* _GIVEN TASK_
Write the listing out again, all of it, word for word.

* _PROVIDED MATERIAL_
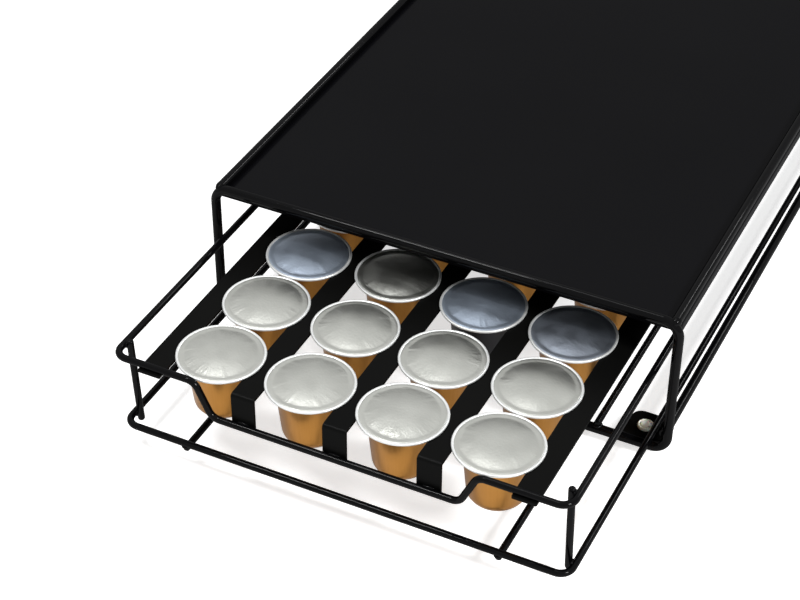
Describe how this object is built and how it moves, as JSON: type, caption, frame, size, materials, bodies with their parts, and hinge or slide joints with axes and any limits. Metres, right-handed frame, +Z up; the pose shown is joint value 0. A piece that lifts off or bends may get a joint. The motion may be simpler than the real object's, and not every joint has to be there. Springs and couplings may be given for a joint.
{
  "type": "coffee pod drawer",
  "caption": "Low wire-framed counter stand with a folded sheet top and a sliding wire drawer that hangs coffee pods by their rims between flat strips",
  "frame": {"origin": "middle of the bounding box's underside with the drawer pulled out as in the picture; the rubber feet stand on z = 0", "axes": "+Y runs from the drawer's front to the rear of the stand, +Z up, +X to the right seen from the front"},
  "size_m": [0.2156, 0.4994, 0.0755],
  "materials": {
    "gloss_wire": "gloss black powder coat on steel wire",
    "top_sheet": "semi-gloss black powder coat on folded sheet steel",
    "strip_sheet": "satin black powder coat on sheet steel",
    "cup_amber": "amber anodised drawn aluminium",
    "cup_black": "black lacquered drawn aluminium",
    "lid_foil": "matt silver aluminium foil, slightly crinkled",
    "foot_rubber": "translucent cream silicone rubber"
  },
  "bodies": {
    "stand": {"front_hoop": "gloss_wire", "rear_hoop": "gloss_wire", "top_pan": "top_sheet", "top_side_wire_left": "gloss_wire", "top_side_wire_right": "gloss_wire", "outer_rail_left": "gloss_wire", "outer_rail_right": "gloss_wire", "inner_rail_left": "gloss_wire", "inner_rail_right": "gloss_wire", "rear_stop_wire": "gloss_wire", "foot_plates": "strip_sheet", "rubber_feet": "foot_rubber"},
    "drawer": {"glide_wire_left": "gloss_wire", "glide_wire_right": "gloss_wire", "inner_strip_left": "strip_sheet", "inner_strip_middle": "strip_sheet", "inner_strip_right": "strip_sheet", "lower_loop": "gloss_wire", "outer_strip_left": "strip_sheet", "outer_strip_right": "strip_sheet", "post_front_left": "gloss_wire", "post_front_right": "gloss_wire", "post_rear_left": "gloss_wire", "post_rear_right": "gloss_wire", "upper_loop": "gloss_wire"},
    "pod_a1": {"pod_a1_cup": "cup_amber", "pod_a1_lid": "lid_foil"},
    "pod_a2": {"pod_a2_cup": "cup_amber", "pod_a2_lid": "lid_foil"},
    "pod_a3": {"pod_a3_cup": "cup_amber", "pod_a3_lid": "lid_foil"},
    "pod_a4": {"pod_a4_cup": "cup_amber", "pod_a4_lid": "lid_foil"},
    "pod_b1": {"pod_b1_cup": "cup_amber", "pod_b1_lid": "lid_foil"},
    "pod_b2": {"pod_b2_cup": "cup_amber", "pod_b2_lid": "lid_foil"},
    "pod_b3": {"pod_b3_cup": "cup_amber", "pod_b3_lid": "lid_foil"},
    "pod_b4": {"pod_b4_cup": "cup_amber", "pod_b4_lid": "lid_foil"},
    "pod_c1": {"pod_c1_cup": "cup_amber", "pod_c1_lid": "lid_foil"},
    "pod_c2": {"pod_c2_cup": "cup_amber", "pod_c2_lid": "lid_foil"},
    "pod_c3": {"pod_c3_cup": "cup_black", "pod_c3_lid": "lid_foil"},
    "pod_c4": {"pod_c4_cup": "cup_amber", "pod_c4_lid": "lid_foil"},
    "pod_d1": {"pod_d1_cup": "cup_amber", "pod_d1_lid": "lid_foil"},
    "pod_d2": {"pod_d2_cup": "cup_amber", "pod_d2_lid": "lid_foil"},
    "pod_d3": {"pod_d3_cup": "cup_amber", "pod_d3_lid": "lid_foil"},
    "pod_d4": {"pod_d4_cup": "cup_amber", "pod_d4_lid": "lid_foil"}
  },
  "joints": [
    {"name": "drawer_slide", "type": "slide", "parent": "stand", "child": "drawer", "axis": [0, -1, 0], "range_m": [-0.094, 0.231]},
    {"name": "pod_a1_lift", "type": "slide", "parent": "drawer", "child": "pod_a1", "axis": [0, 0, 1], "range_m": [0, 0.014]},
    {"name": "pod_a2_lift", "type": "slide", "parent": "drawer", "child": "pod_a2", "axis": [0, 0, 1], "range_m": [0, 0.014]},
    {"name": "pod_a3_lift", "type": "slide", "parent": "drawer", "child": "pod_a3", "axis": [0, 0, 1], "range_m": [0, 0.014]},
    {"name": "pod_a4_lift", "type": "slide", "parent": "drawer", "child": "pod_a4", "axis": [0, 0, 1], "range_m": [0, 0.014]},
    {"name": "pod_b1_lift", "type": "slide", "parent": "drawer", "child": "pod_b1", "axis": [0, 0, 1], "range_m": [0, 0.014]},
    {"name": "pod_b2_lift", "type": "slide", "parent": "drawer", "child": "pod_b2", "axis": [0, 0, 1], "range_m": [0, 0.014]},
    {"name": "pod_b3_lift", "type": "slide", "parent": "drawer", "child": "pod_b3", "axis": [0, 0, 1], "range_m": [0, 0.014]},
    {"name": "pod_b4_lift", "type": "slide", "parent": "drawer", "child": "pod_b4", "axis": [0, 0, 1], "range_m": [0, 0.014]},
    {"name": "pod_c1_lift", "type": "slide", "parent": "drawer", "child": "pod_c1", "axis": [0, 0, 1], "range_m": [0, 0.014]},
    {"name": "pod_c2_lift", "type": "slide", "parent": "drawer", "child": "pod_c2", "axis": [0, 0, 1], "range_m": [0, 0.014]},
    {"name": "pod_c3_lift", "type": "slide", "parent": "drawer", "child": "pod_c3", "axis": [0, 0, 1], "range_m": [0, 0.014]},
    {"name": "pod_c4_lift", "type": "slide", "parent": "drawer", "child": "pod_c4", "axis": [0, 0, 1], "range_m": [0, 0.014]},
    {"name": "pod_d1_lift", "type": "slide", "parent": "drawer", "child": "pod_d1", "axis": [0, 0, 1], "range_m": [0, 0.014]},
    {"name": "pod_d2_lift", "type": "slide", "parent": "drawer", "child": "pod_d2", "axis": [0, 0, 1], "range_m": [0, 0.014]},
    {"name": "pod_d3_lift", "type": "slide", "parent": "drawer", "child": "pod_d3", "axis": [0, 0, 1], "range_m": [0, 0.014]},
    {"name": "pod_d4_lift", "type": "slide", "parent": "drawer", "child": "pod_d4", "axis": [0, 0, 1], "range_m": [0, 0.014]}
  ]
}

* _THE SOLUTION_
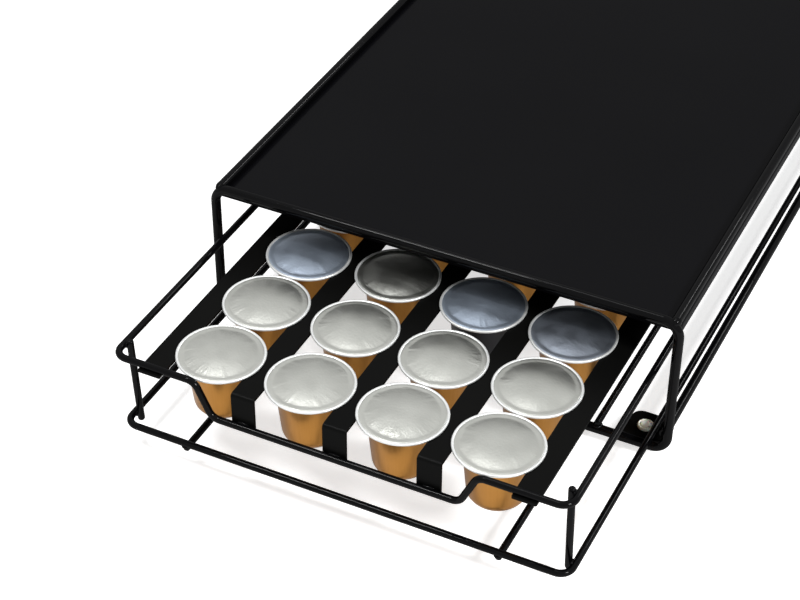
Describe how this object is built and how it moves, as JSON: type, caption, frame, size, materials, bodies with their parts, and hinge or slide joints with axes and any limits. Metres, right-handed frame, +Z up; the pose shown is joint value 0. A piece that lifts off or bends may get a joint. The motion may be simpler than the real object's, and not every joint has to be there. Springs and couplings may be given for a joint.
{
  "type": "coffee pod drawer",
  "caption": "Low wire-framed counter stand with a folded sheet top and a sliding wire drawer that hangs coffee pods by their rims between flat strips",
  "frame": {"origin": "middle of the bounding box's underside with the drawer pulled out as in the picture; the rubber feet stand on z = 0", "axes": "+Y runs from the drawer's front to the rear of the stand, +Z up, +X to the right seen from the front"},
  "size_m": [0.2156, 0.4994, 0.0755],
  "materials": {
    "gloss_wire": "gloss black powder coat on steel wire",
    "top_sheet": "semi-gloss black powder coat on folded sheet steel",
    "strip_sheet": "satin black powder coat on sheet steel",
    "cup_amber": "amber anodised drawn aluminium",
    "cup_black": "black lacquered drawn aluminium",
    "lid_foil": "matt silver aluminium foil, slightly crinkled",
    "foot_rubber": "translucent cream silicone rubber"
  },
  "bodies": {
    "stand": {"front_hoop": "gloss_wire", "rear_hoop": "gloss_wire", "top_pan": "top_sheet", "top_side_wire_left": "gloss_wire", "top_side_wire_right": "gloss_wire", "outer_rail_left": "gloss_wire", "outer_rail_right": "gloss_wire", "inner_rail_left": "gloss_wire", "inner_rail_right": "gloss_wire", "rear_stop_wire": "gloss_wire", "foot_plates": "strip_sheet", "rubber_feet": "foot_rubber"},
    "drawer": {"glide_wire_left": "gloss_wire", "glide_wire_right": "gloss_wire", "inner_strip_left": "strip_sheet", "inner_strip_middle": "strip_sheet", "inner_strip_right": "strip_sheet", "lower_loop": "gloss_wire", "outer_strip_left": "strip_sheet", "outer_strip_right": "strip_sheet", "post_front_left": "gloss_wire", "post_front_right": "gloss_wire", "post_rear_left": "gloss_wire", "post_rear_right": "gloss_wire", "upper_loop": "gloss_wire"},
    "pod_a1": {"pod_a1_cup": "cup_amber", "pod_a1_lid": "lid_foil"},
    "pod_a2": {"pod_a2_cup": "cup_amber", "pod_a2_lid": "lid_foil"},
    "pod_a3": {"pod_a3_cup": "cup_amber", "pod_a3_lid": "lid_foil"},
    "pod_a4": {"pod_a4_cup": "cup_amber", "pod_a4_lid": "lid_foil"},
    "pod_b1": {"pod_b1_cup": "cup_amber", "pod_b1_lid": "lid_foil"},
    "pod_b2": {"pod_b2_cup": "cup_amber", "pod_b2_lid": "lid_foil"},
    "pod_b3": {"pod_b3_cup": "cup_amber", "pod_b3_lid": "lid_foil"},
    "pod_b4": {"pod_b4_cup": "cup_amber", "pod_b4_lid": "lid_foil"},
    "pod_c1": {"pod_c1_cup": "cup_amber", "pod_c1_lid": "lid_foil"},
    "pod_c2": {"pod_c2_cup": "cup_amber", "pod_c2_lid": "lid_foil"},
    "pod_c3": {"pod_c3_cup": "cup_black", "pod_c3_lid": "lid_foil"},
    "pod_c4": {"pod_c4_cup": "cup_amber", "pod_c4_lid": "lid_foil"},
    "pod_d1": {"pod_d1_cup": "cup_amber", "pod_d1_lid": "lid_foil"},
    "pod_d2": {"pod_d2_cup": "cup_amber", "pod_d2_lid": "lid_foil"},
    "pod_d3": {"pod_d3_cup": "cup_amber", "pod_d3_lid": "lid_foil"},
    "pod_d4": {"pod_d4_cup": "cup_amber", "pod_d4_lid": "lid_foil"}
  },
  "joints": [
    {"name": "drawer_slide", "type": "slide", "parent": "stand", "child": "drawer", "axis": [0, -1, 0], "range_m": [-0.094, 0.231]},
    {"name": "pod_a1_lift", "type": "slide", "parent": "drawer", "child": "pod_a1", "axis": [0, 0, 1], "range_m": [0, 0.014]},
    {"name": "pod_a2_lift", "type": "slide", "parent": "drawer", "child": "pod_a2", "axis": [0, 0, 1], "range_m": [0, 0.014]},
    {"name": "pod_a3_lift", "type": "slide", "parent": "drawer", "child": "pod_a3", "axis": [0, 0, 1], "range_m": [0, 0.014]},
    {"name": "pod_a4_lift", "type": "slide", "parent": "drawer", "child": "pod_a4", "axis": [0, 0, 1], "range_m": [0, 0.014]},
    {"name": "pod_b1_lift", "type": "slide", "parent": "drawer", "child": "pod_b1", "axis": [0, 0, 1], "range_m": [0, 0.014]},
    {"name": "pod_b2_lift", "type": "slide", "parent": "drawer", "child": "pod_b2", "axis": [0, 0, 1], "range_m": [0, 0.014]},
    {"name": "pod_b3_lift", "type": "slide", "parent": "drawer", "child": "pod_b3", "axis": [0, 0, 1], "range_m": [0, 0.014]},
    {"name": "pod_b4_lift", "type": "slide", "parent": "drawer", "child": "pod_b4", "axis": [0, 0, 1], "range_m": [0, 0.014]},
    {"name": "pod_c1_lift", "type": "slide", "parent": "drawer", "child": "pod_c1", "axis": [0, 0, 1], "range_m": [0, 0.014]},
    {"name": "pod_c2_lift", "type": "slide", "parent": "drawer", "child": "pod_c2", "axis": [0, 0, 1], "range_m": [0, 0.014]},
    {"name": "pod_c3_lift", "type": "slide", "parent": "drawer", "child": "pod_c3", "axis": [0, 0, 1], "range_m": [0, 0.014]},
    {"name": "pod_c4_lift", "type": "slide", "parent": "drawer", "child": "pod_c4", "axis": [0, 0, 1], "range_m": [0, 0.014]},
    {"name": "pod_d1_lift", "type": "slide", "parent": "drawer", "child": "pod_d1", "axis": [0, 0, 1], "range_m": [0, 0.014]},
    {"name": "pod_d2_lift", "type": "slide", "parent": "drawer", "child": "pod_d2", "axis": [0, 0, 1], "range_m": [0, 0.014]},
    {"name": "pod_d3_lift", "type": "slide", "parent": "drawer", "child": "pod_d3", "axis": [0, 0, 1], "range_m": [0, 0.014]},
    {"name": "pod_d4_lift", "type": "slide", "parent": "drawer", "child": "pod_d4", "axis": [0, 0, 1], "range_m": [0, 0.014]}
  ]
}